La samba s’en va
Les prières n’ont pas suffi pour éviter
le pire. Et les larmes couleront longtemps sur les joues maquillées des
aficionados. Hier, le chagrin d’une nation entière transpirait aux quatre coins
de la planète football. La Seleçao tombe en ruines sous la fronde guerrière de
la Mannschaft. La presse internationale se lâche pour définir cette défaite dite historique: débâcle, naufrage, débandade, désastre,
écroulement, catastrophe, effondrement, désordre, chaos, déconfiture,
déliquescence, perdition, banqueroute, déroute, naufrage, désolation,
trahison. Tous les mots sont permis. Comme les coups du sort qui abîment
l’espoir. Une question s’impose: l’équipe
brésilienne est-elle finie? On pourrait en parler des heures autour d’une table
basse où s’éparpillent des restes de pizza de la veille, des bières éventées et
des bouteilles de soda gondolées. Bref, cela ne sert à rien d’analyser à la
lettre le jeu d’une équipe écrasée sous le joug implacable de la sélection
allemande. Fortement perturbée par l’absence de Neymar, le maître à jouer et la
suspension de Thiago Silva, critiqué fortement depuis le début de ce mondial,
l'équipe était déjà amorphe au coup d’envoi de cette demi-finale. Le kick off
s’est rapidement transformé en kick ass à la 30ème minute sous les
yeux humides des supporteurs ébahis, choqués, anéantis. Sous la houlette
de Joachim Löw, tacticien hors pair, les Müller, Khedira, Klose, Schürrle et
consorts ont joué le coup à fond sans mépris. Avec une décontraction déconcertante
et un réalisme à toute épreuve, ils ont relégué le pauvre Julio Cesar aux
rangs des gardiens les plus mauvais de ce tournoi. Quand tranquillité et
efficacité ne font qu’une, la Mannschaft mange du brésilien. Mon inquiétude se
porte sur un David Luiz, trop faible mentalement pour porter sur ses épaules
une défense bien trop fragile. Paris a misé gros sur lui au début du mercato
estival en finalisant un transfert proche de 50 millions d’euro (plus un bonus
de 10 millions). Cet achat compulsif devrait amener les dirigeants à une
vigilance accrue lors de ses prochaines prospections. Enfin, nous
nous accordons à penser que Neuer règne sur le trône des portiers surhumains.
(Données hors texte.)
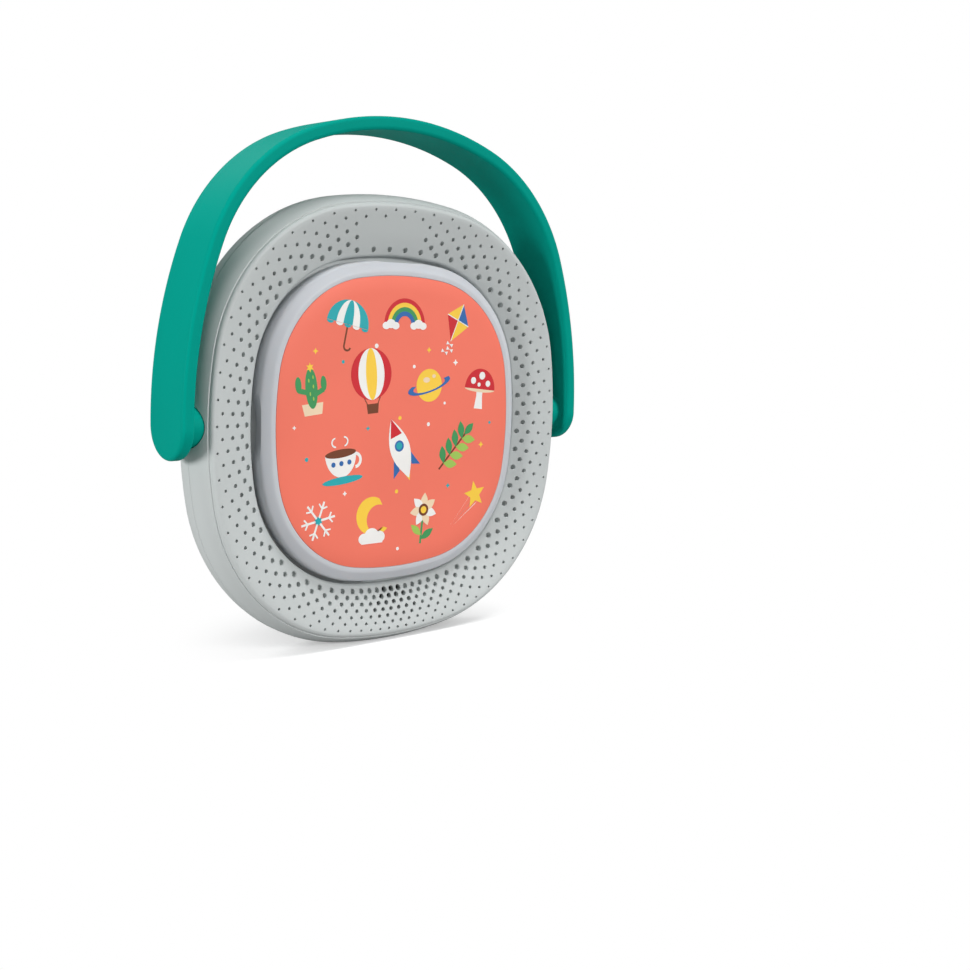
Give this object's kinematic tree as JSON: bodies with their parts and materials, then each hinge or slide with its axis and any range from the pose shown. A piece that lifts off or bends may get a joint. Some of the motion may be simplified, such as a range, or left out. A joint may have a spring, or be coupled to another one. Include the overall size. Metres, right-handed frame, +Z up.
{
  "type": "audio story player",
  "caption": "Rounded-square children's audio player with a lift-off magnetic picture disc, a perforated speaker surround and a swinging carrying handle.",
  "frame": {"origin": "centre of the flat on which the player stands", "axes": "+Z up, the front with the picture disc looks towards -Y, +X to the viewer's right; the handle swings about X"},
  "size_m": [0.1916, 0.0336, 0.2021],
  "materials": {
    "housing_grey": "fine moulded texture",
    "handle_teal": "satin",
    "disc_frost": "frosted",
    "print_coral": "satin film",
    "button_grey": "satin",
    "black_plastic": "matt",
    "washer_nylon": "waxy",
    "board_green": "solder mask",
    "screw_steel": "zinc plated",
    "contact_steel": "nickel plated",
    "magnet_nickel": "nickel plated",
    "speaker_iron": "matt ferrite",
    "cone_paper": "pressed paper",
    "cloth_black": "woven",
    "gasket_foam": "foam",
    "cell_jacket": "plain jacket",
    "tag_foil": "film with coil"
  },
  "bodies": {
    "player_body": {"front_housing": "housing_grey", "rear_housing": "housing_grey", "housing_screws": "screw_steel", "dish_magnets": "magnet_nickel", "sensor_board": "board_green", "main_board": "board_green", "board_screws": "screw_steel", "button_switches": "black_plastic", "headphone_jack": "black_plastic", "battery_cells": "cell_jacket", "battery_contacts": "contact_steel", "speaker_frame": "black_plastic", "speaker_cone": "cone_paper", "speaker_magnet": "speaker_iron", "speaker_gasket": "gasket_foam", "speaker_cloth": "cloth_black"},
    "carrying_handle": {"handle": "handle_teal", "handle_friction_washers": "washer_nylon", "handle_retainers": "black_plastic", "handle_screws": "screw_steel"},
    "picture_disc": {"disc_shell": "disc_frost", "disc_print": "print_coral", "disc_back": "disc_frost", "disc_magnets": "magnet_nickel", "disc_tag": "tag_foil"},
    "power_key": {"power_button": "button_grey"},
    "volume_down_key": {"volume_down_button": "button_grey"},
    "volume_up_key": {"volume_up_button": "button_grey"},
    "bay_door": {"battery_door": "housing_grey", "battery_door_screw": "screw_steel"}
  },
  "joints": [
    {"name": "handle_swing", "type": "hinge", "parent": "player_body", "child": "carrying_handle", "pos_m": [0, -0.00072, 0.088], "axis": [1, 0, 0], "range_deg": [-125, 125]},
    {"name": "disc_lift", "type": "slide", "parent": "player_body", "child": "picture_disc", "axis": [0, -1, 0], "range_m": [0, 0.06]},
    {"name": "power_press", "type": "slide", "parent": "player_body", "child": "power_key", "axis": [0, -1, 0], "range_m": [0, 0.0008], "stiffness_N_per_m": 900},
    {"name": "volume_down_press", "type": "slide", "parent": "player_body", "child": "volume_down_key", "axis": [0, -1, 0], "range_m": [0, 0.0008], "stiffness_N_per_m": 900},
    {"name": "volume_up_press", "type": "slide", "parent": "player_body", "child": "volume_up_key", "axis": [0, -1, 0], "range_m": [0, 0.0008], "stiffness_N_per_m": 900},
    {"name": "battery_door_off", "type": "slide", "parent": "player_body", "child": "bay_door", "axis": [0, 1, 0], "range_m": [0, 0.03]}
  ]
}
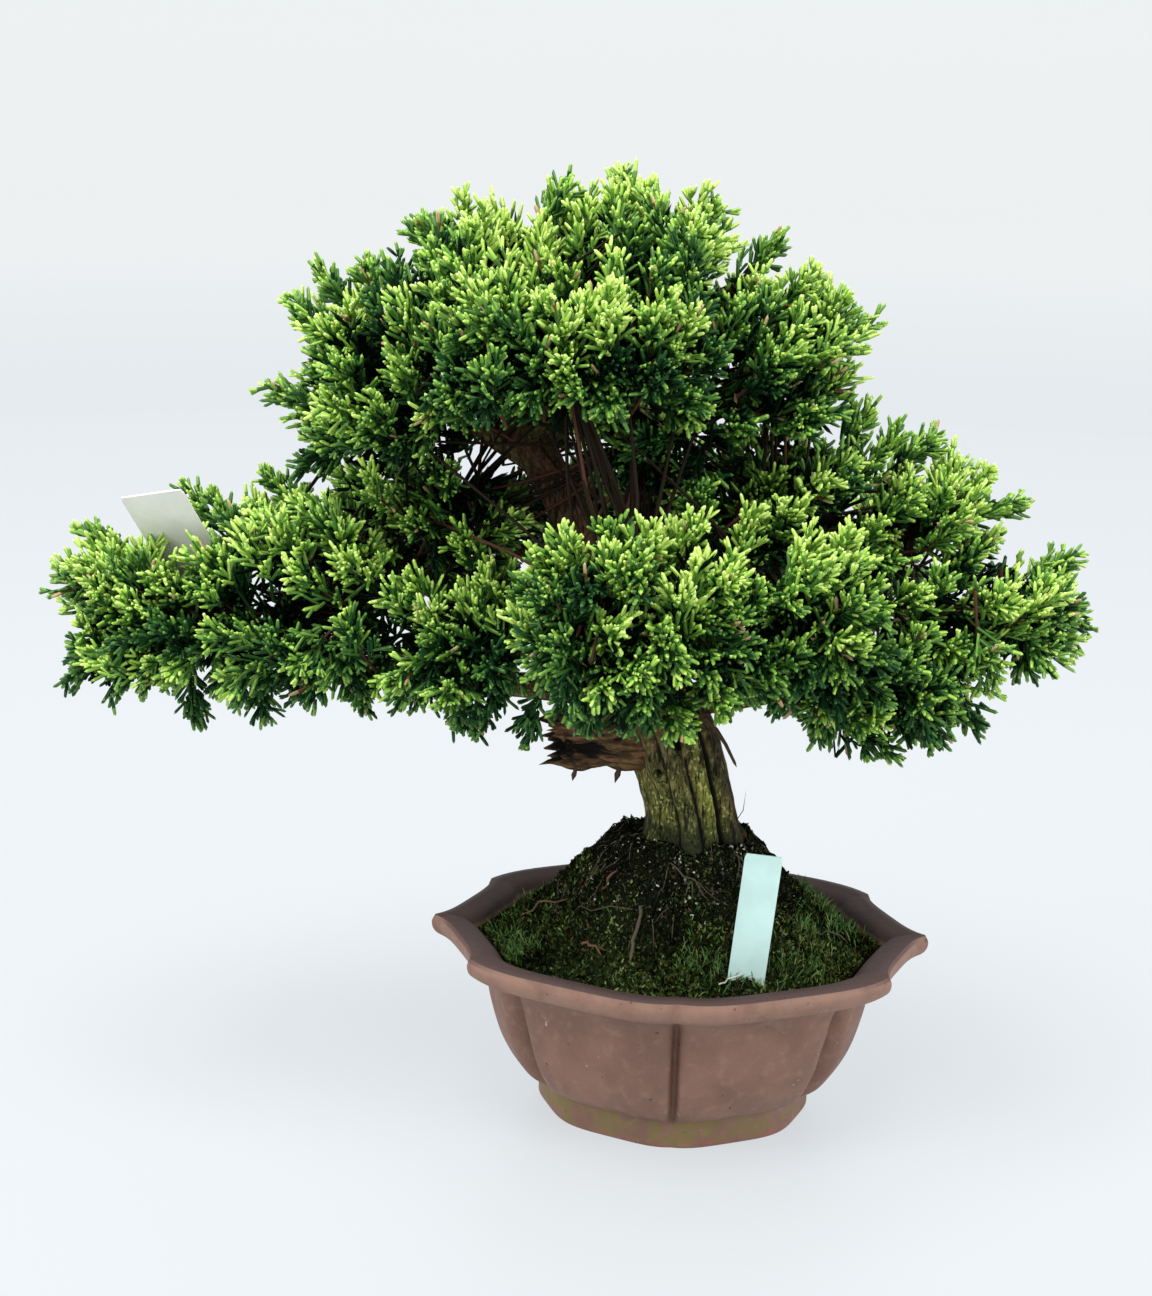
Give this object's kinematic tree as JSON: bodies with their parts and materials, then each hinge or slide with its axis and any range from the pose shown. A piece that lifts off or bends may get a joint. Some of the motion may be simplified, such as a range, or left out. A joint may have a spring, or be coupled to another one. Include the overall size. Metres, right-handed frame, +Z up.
{
  "type": "chinese juniper bonsai in a pot",
  "caption": "Small trained evergreen with a leaning trunk, spreading boughs and dense cushions of scale foliage, in a lobed unglazed stoneware pot.",
  "frame": {"origin": "middle of the pot's flat underside", "axes": "+Z up along the pot's own axis, +X to the right of the front view along the pot's length, -Y towards the viewer"},
  "size_m": [0.466, 0.2563, 0.4335],
  "materials": {
    "stoneware": "unglazed, purple-brown, slightly worn",
    "moss": "damp moss and dark earth",
    "bark": "fluted bark, olive with moss",
    "deadwood": "rough broken brown wood",
    "foliage": "scale foliage, dark green with yellow-green tips",
    "label": "satin mint plastic",
    "tag": "satin white plastic"
  },
  "bodies": {
    "root": {"pot": "stoneware", "soil": "moss", "trunk": "bark", "dead_stub": "deadwood", "bough_left": "bark", "bough_left_inner": "bark", "bough_left_back": "bark", "bough_right": "bark", "bough_right_back": "bark", "bough_front": "bark", "bough_front_right": "bark", "bough_back": "bark", "bough_upper_right": "bark", "bough_mid_left": "bark", "bough_crown_left": "bark", "bough_crown_right": "bark", "bough_crown_front": "bark", "bough_crown_back": "bark", "foliage_left_tip": "foliage", "foliage_left_middle": "foliage", "foliage_left_back": "foliage", "foliage_left_inner": "foliage", "foliage_middle_left": "foliage", "foliage_front": "foliage", "foliage_front_right": "foliage", "foliage_right_tip": "foliage", "foliage_right_low": "foliage", "foliage_right_upper": "foliage", "foliage_right_back": "foliage", "foliage_centre_right": "foliage", "foliage_back": "foliage", "foliage_crown_left": "foliage", "foliage_crown_top_left": "foliage", "foliage_crown_top": "foliage", "foliage_crown_right": "foliage", "foliage_crown_front": "foliage", "foliage_crown_low": "foliage", "foliage_crown_back": "foliage", "plant_label": "label", "price_tag": "tag"}
  },
  "joints": []
}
De surprise en surprise, la compétition
nous emmène vers des épilogues improbables. On parie d’avance sur un succès
argentin mais n’oublions pas que bataves restent chanceux. Même si Cocu ne joue
plus, l’adjectif serait de bon aloi. La messe n’est pas dite avant que Messi et
les siens démontrent une vraie envie de figurer sur le "hall of fame"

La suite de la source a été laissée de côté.